Just as a note, my infrastructure uses a similar comdat trick for the
type descriptors, although the internal structure is quite a bit more
elaborate.

> Thoughts?

My high-level thought is the following question. Is the plan fixed on
developing a tool specifically for C/C++ effective-type rules, i.e.
focused on catching/fixing those particular cases of UB and with the
goal of improving user code performance? Or is there any interest in the
overlapping but distinct problem of helping users detect and debug
bad-pointer problems of a type flavour (i.e. those that are not bounds
errors or temporal errors)?

Plenty of pointer bugs are not UB... e.g. for any heap allocation
("object without a declared type", in C11-speak) I'm allowed to scribble
over it, thereby changing its effective type. It's only UB if I read it
with its previous effective type. But the scribbling itself is fairly
likely to be the bug, because programmers rarely want to change the type
of an allocation mid-lifetime. Meanwhile, many pointer-type problems are
too indirect or complex for the compiler to actually do TBAA-derived
optimisation on, leaving little to be gained from the UB/TBAA point of
view... but again, plenty from the debugging perspective. I suspect the
biggest value of any tool, even if geared specifically towards TBAA,
will turn out to be largely in debugging scenarios more general than
effective-type UB bugs.

I realise all the above might come across as "here's the problem I'd
solve instead" which may not be helpful... I'm interested by any tool in
this general space, so looking forward to hearing more, and happy to
follow up on any of the above,

Stephen.

PS: on top of the EuroLLVM '16 talk, in case you're wondering about how
my system works, the following research papers might help.
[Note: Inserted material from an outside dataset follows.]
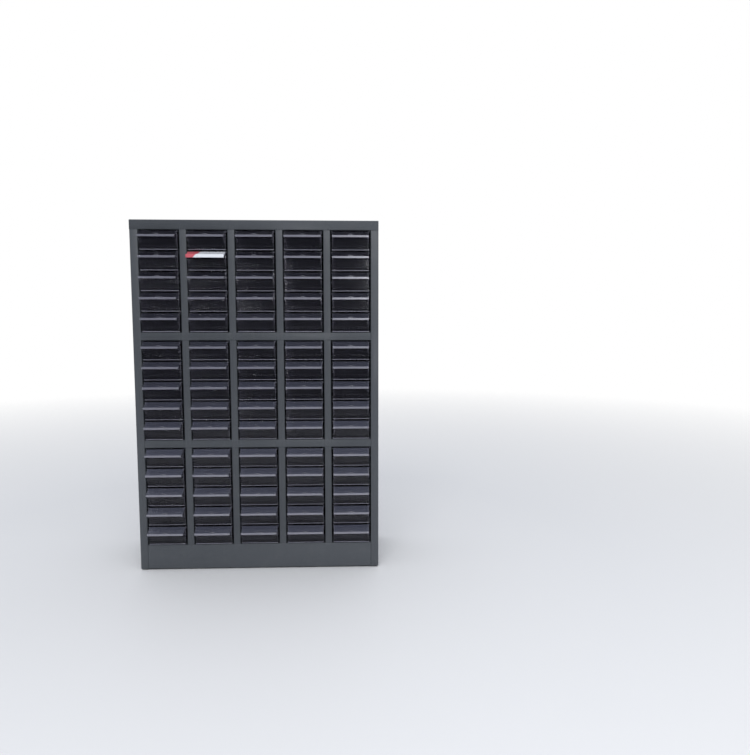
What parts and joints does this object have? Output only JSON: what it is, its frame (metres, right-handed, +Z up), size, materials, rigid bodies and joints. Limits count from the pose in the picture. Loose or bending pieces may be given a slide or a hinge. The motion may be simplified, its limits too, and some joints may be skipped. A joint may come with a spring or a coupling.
{
  "type": "parts organizer cabinet",
  "caption": "Free-standing sheet-steel cabinet with a flush front frame and banks of clear plastic drawers with sloped handles that slide out forwards.",
  "frame": {"origin": "on the floor, at the centre of the overall footprint with the drawer handles included", "axes": "+Z up, +X to the right as seen from the front, drawers slide out towards -Y"},
  "size_m": [0.586, 0.2434, 0.85],
  "materials": {
    "powder_coated_steel": "satin powder coat, dark blue-grey",
    "clear_plastic": "clear moulded styrene, slightly smoky",
    "black_plastic": "black moulded plastic",
    "rivet_aluminium": "dull blind rivet",
    "label_paper": "card, white with a red band at one end"
  },
  "bodies": {
    "case": {"side_panel_left": "powder_coated_steel", "side_panel_right": "powder_coated_steel", "top_panel": "powder_coated_steel", "bottom_panel": "powder_coated_steel", "back_panel": "powder_coated_steel", "base_plinth": "powder_coated_steel", "middle_rails": "powder_coated_steel", "mullions": "powder_coated_steel", "runner_plates_left": "powder_coated_steel", "runner_plates_right": "powder_coated_steel", "glide_feet": "black_plastic", "back_panel_rivets": "rivet_aluminium"},
    "drawer_r01_c1": {"drawer_r01_c1": "clear_plastic"},
    "drawer_r01_c2": {"drawer_r01_c2": "clear_plastic"},
    "drawer_r01_c3": {"drawer_r01_c3": "clear_plastic"},
    "drawer_r01_c4": {"drawer_r01_c4": "clear_plastic"},
    "drawer_r01_c5": {"drawer_r01_c5": "clear_plastic"},
    "drawer_r02_c1": {"drawer_r02_c1": "clear_plastic"},
    "drawer_r02_c2": {"drawer_r02_c2": "clear_plastic", "label_card": "label_paper"},
    "drawer_r02_c3": {"drawer_r02_c3": "clear_plastic"},
    "drawer_r02_c4": {"drawer_r02_c4": "clear_plastic"},
    "drawer_r02_c5": {"drawer_r02_c5": "clear_plastic"},
    "drawer_r03_c1": {"drawer_r03_c1": "clear_plastic"},
    "drawer_r03_c2": {"drawer_r03_c2": "clear_plastic"},
    "drawer_r03_c3": {"drawer_r03_c3": "clear_plastic"},
    "drawer_r03_c4": {"drawer_r03_c4": "clear_plastic"},
    "drawer_r03_c5": {"drawer_r03_c5": "clear_plastic"},
    "drawer_r04_c1": {"drawer_r04_c1": "clear_plastic"},
    "drawer_r04_c2": {"drawer_r04_c2": "clear_plastic"},
    "drawer_r04_c3": {"drawer_r04_c3": "clear_plastic"},
    "drawer_r04_c4": {"drawer_r04_c4": "clear_plastic"},
    "drawer_r04_c5": {"drawer_r04_c5": "clear_plastic"},
    "drawer_r05_c1": {"drawer_r05_c1": "clear_plastic"},
    "drawer_r05_c2": {"drawer_r05_c2": "clear_plastic"},
    "drawer_r05_c3": {"drawer_r05_c3": "clear_plastic"},
    "drawer_r05_c4": {"drawer_r05_c4": "clear_plastic"},
    "drawer_r05_c5": {"drawer_r05_c5": "clear_plastic"},
    "drawer_r06_c1": {"drawer_r06_c1": "clear_plastic"},
    "drawer_r06_c2": {"drawer_r06_c2": "clear_plastic"},
    "drawer_r06_c3": {"drawer_r06_c3": "clear_plastic"},
    "drawer_r06_c4": {"drawer_r06_c4": "clear_plastic"},
    "drawer_r06_c5": {"drawer_r06_c5": "clear_plastic"},
    "drawer_r07_c1": {"drawer_r07_c1": "clear_plastic"},
    "drawer_r07_c2": {"drawer_r07_c2": "clear_plastic"},
    "drawer_r07_c3": {"drawer_r07_c3": "clear_plastic"},
    "drawer_r07_c4": {"drawer_r07_c4": "clear_plastic"},
    "drawer_r07_c5": {"drawer_r07_c5": "clear_plastic"},
    "drawer_r08_c1": {"drawer_r08_c1": "clear_plastic"},
    "drawer_r08_c2": {"drawer_r08_c2": "clear_plastic"},
    "drawer_r08_c3": {"drawer_r08_c3": "clear_plastic"},
    "drawer_r08_c4": {"drawer_r08_c4": "clear_plastic"},
    "drawer_r08_c5": {"drawer_r08_c5": "clear_plastic"},
    "drawers_row_09": {"drawers_row_09": "clear_plastic"},
    "drawers_row_10": {"drawers_row_10": "clear_plastic"},
    "drawers_row_11": {"drawers_row_11": "clear_plastic"},
    "drawers_row_12": {"drawers_row_12": "clear_plastic"},
    "drawers_row_13": {"drawers_row_13": "clear_plastic"},
    "drawers_row_14": {"drawers_row_14": "clear_plastic"},
    "drawers_row_15": {"drawers_row_15": "clear_plastic"}
  },
  "joints": [
    {"name": "slide_r01_c1", "type": "slide", "parent": "case", "child": "drawer_r01_c1", "axis": [0, -1, 0], "range_m": [0, 0.16]},
    {"name": "slide_r01_c2", "type": "slide", "parent": "case", "child": "drawer_r01_c2", "axis": [0, -1, 0], "range_m": [0, 0.16]},
    {"name": "slide_r01_c3", "type": "slide", "parent": "case", "child": "drawer_r01_c3", "axis": [0, -1, 0], "range_m": [0, 0.16]},
    {"name": "slide_r01_c4", "type": "slide", "parent": "case", "child": "drawer_r01_c4", "axis": [0, -1, 0], "range_m": [0, 0.16]},
    {"name": "slide_r01_c5", "type": "slide", "parent": "case", "child": "drawer_r01_c5", "axis": [0, -1, 0], "range_m": [0, 0.16]},
    {"name": "slide_r02_c1", "type": "slide", "parent": "case", "child": "drawer_r02_c1", "axis": [0, -1, 0], "range_m": [0, 0.16]},
    {"name": "slide_r02_c2", "type": "slide", "parent": "case", "child": "drawer_r02_c2", "axis": [0, -1, 0], "range_m": [0, 0.16]},
    {"name": "slide_r02_c3", "type": "slide", "parent": "case", "child": "drawer_r02_c3", "axis": [0, -1, 0], "range_m": [0, 0.16]},
    {"name": "slide_r02_c4", "type": "slide", "parent": "case", "child": "drawer_r02_c4", "axis": [0, -1, 0], "range_m": [0, 0.16]},
    {"name": "slide_r02_c5", "type": "slide", "parent": "case", "child": "drawer_r02_c5", "axis": [0, -1, 0], "range_m": [0, 0.16]},
    {"name": "slide_r03_c1", "type": "slide", "parent": "case", "child": "drawer_r03_c1", "axis": [0, -1, 0], "range_m": [0, 0.16]},
    {"name": "slide_r03_c2", "type": "slide", "parent": "case", "child": "drawer_r03_c2", "axis": [0, -1, 0], "range_m": [0, 0.16]},
    {"name": "slide_r03_c3", "type": "slide", "parent": "case", "child": "drawer_r03_c3", "axis": [0, -1, 0], "range_m": [0, 0.16]},
    {"name": "slide_r03_c4", "type": "slide", "parent": "case", "child": "drawer_r03_c4", "axis": [0, -1, 0], "range_m": [0, 0.16]},
    {"name": "slide_r03_c5", "type": "slide", "parent": "case", "child": "drawer_r03_c5", "axis": [0, -1, 0], "range_m": [0, 0.16]},
    {"name": "slide_r04_c1", "type": "slide", "parent": "case", "child": "drawer_r04_c1", "axis": [0, -1, 0], "range_m": [0, 0.16]},
    {"name": "slide_r04_c2", "type": "slide", "parent": "case", "child": "drawer_r04_c2", "axis": [0, -1, 0], "range_m": [0, 0.16]},
    {"name": "slide_r04_c3", "type": "slide", "parent": "case", "child": "drawer_r04_c3", "axis": [0, -1, 0], "range_m": [0, 0.16]},
    {"name": "slide_r04_c4", "type": "slide", "parent": "case", "child": "drawer_r04_c4", "axis": [0, -1, 0], "range_m": [0, 0.16]},
    {"name": "slide_r04_c5", "type": "slide", "parent": "case", "child": "drawer_r04_c5", "axis": [0, -1, 0], "range_m": [0, 0.16]},
    {"name": "slide_r05_c1", "type": "slide", "parent": "case", "child": "drawer_r05_c1", "axis": [0, -1, 0], "range_m": [0, 0.16]},
    {"name": "slide_r05_c2", "type": "slide", "parent": "case", "child": "drawer_r05_c2", "axis": [0, -1, 0], "range_m": [0, 0.16]},
    {"name": "slide_r05_c3", "type": "slide", "parent": "case", "child": "drawer_r05_c3", "axis": [0, -1, 0], "range_m": [0, 0.16]},
    {"name": "slide_r05_c4", "type": "slide", "parent": "case", "child": "drawer_r05_c4", "axis": [0, -1, 0], "range_m": [0, 0.16]},
    {"name": "slide_r05_c5", "type": "slide", "parent": "case", "child": "drawer_r05_c5", "axis": [0, -1, 0], "range_m": [0, 0.16]},
    {"name": "slide_r06_c1", "type": "slide", "parent": "case", "child": "drawer_r06_c1", "axis": [0, -1, 0], "range_m": [0, 0.16]},
    {"name": "slide_r06_c2", "type": "slide", "parent": "case", "child": "drawer_r06_c2", "axis": [0, -1, 0], "range_m": [0, 0.16]},
    {"name": "slide_r06_c3", "type": "slide", "parent": "case", "child": "drawer_r06_c3", "axis": [0, -1, 0], "range_m": [0, 0.16]},
    {"name": "slide_r06_c4", "type": "slide", "parent": "case", "child": "drawer_r06_c4", "axis": [0, -1, 0], "range_m": [0, 0.16]},
    {"name": "slide_r06_c5", "type": "slide", "parent": "case", "child": "drawer_r06_c5", "axis": [0, -1, 0], "range_m": [0, 0.16]},
    {"name": "slide_r07_c1", "type": "slide", "parent": "case", "child": "drawer_r07_c1", "axis": [0, -1, 0], "range_m": [0, 0.16]},
    {"name": "slide_r07_c2", "type": "slide", "parent": "case", "child": "drawer_r07_c2", "axis": [0, -1, 0], "range_m": [0, 0.16]},
    {"name": "slide_r07_c3", "type": "slide", "parent": "case", "child": "drawer_r07_c3", "axis": [0, -1, 0], "range_m": [0, 0.16]},
    {"name": "slide_r07_c4", "type": "slide", "parent": "case", "child": "drawer_r07_c4", "axis": [0, -1, 0], "range_m": [0, 0.16]},
    {"name": "slide_r07_c5", "type": "slide", "parent": "case", "child": "drawer_r07_c5", "axis": [0, -1, 0], "range_m": [0, 0.16]},
    {"name": "slide_r08_c1", "type": "slide", "parent": "case", "child": "drawer_r08_c1", "axis": [0, -1, 0], "range_m": [0, 0.16]},
    {"name": "slide_r08_c2", "type": "slide", "parent": "case", "child": "drawer_r08_c2", "axis": [0, -1, 0], "range_m": [0, 0.16]},
    {"name": "slide_r08_c3", "type": "slide", "parent": "case", "child": "drawer_r08_c3", "axis": [0, -1, 0], "range_m": [0, 0.16]},
    {"name": "slide_r08_c4", "type": "slide", "parent": "case", "child": "drawer_r08_c4", "axis": [0, -1, 0], "range_m": [0, 0.16]},
    {"name": "slide_r08_c5", "type": "slide", "parent": "case", "child": "drawer_r08_c5", "axis": [0, -1, 0], "range_m": [0, 0.16]},
    {"name": "slide_row_09", "type": "slide", "parent": "case", "child": "drawers_row_09", "axis": [0, -1, 0], "range_m": [0, 0.16]},
    {"name": "slide_row_10", "type": "slide", "parent": "case", "child": "drawers_row_10", "axis": [0, -1, 0], "range_m": [0, 0.16]},
    {"name": "slide_row_11", "type": "slide", "parent": "case", "child": "drawers_row_11", "axis": [0, -1, 0], "range_m": [0, 0.16]},
    {"name": "slide_row_12", "type": "slide", "parent": "case", "child": "drawers_row_12", "axis": [0, -1, 0], "range_m": [0, 0.16]},
    {"name": "slide_row_13", "type": "slide", "parent": "case", "child": "drawers_row_13", "axis": [0, -1, 0], "range_m": [0, 0.16]},
    {"name": "slide_row_14", "type": "slide", "parent": "case", "child": "drawers_row_14", "axis": [0, -1, 0], "range_m": [0, 0.16]},
    {"name": "slide_row_15", "type": "slide", "parent": "case", "child": "drawers_row_15", "axis": [0, -1, 0], "range_m": [0, 0.16]}
  ]
}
Or feel free
just to ask questions....

- "Dynamically diagnosing run-time type errors in unsafe code" (OOPSLA '16)
<http://www.cl.cam.ac.uk/~srk31/#oopsla16a>

- "Towards a dynamic object model within Unix processes" (Onward '15)
<http://www.cl.cam.ac.uk/~srk31/#onward15>

... or code if you prefer:
<https://github.com/stephenrkell/liballocs>
<https://github.com/stephenrkell/libcrunch>
<https://github.com/chrisdiamand/clangcrunch>.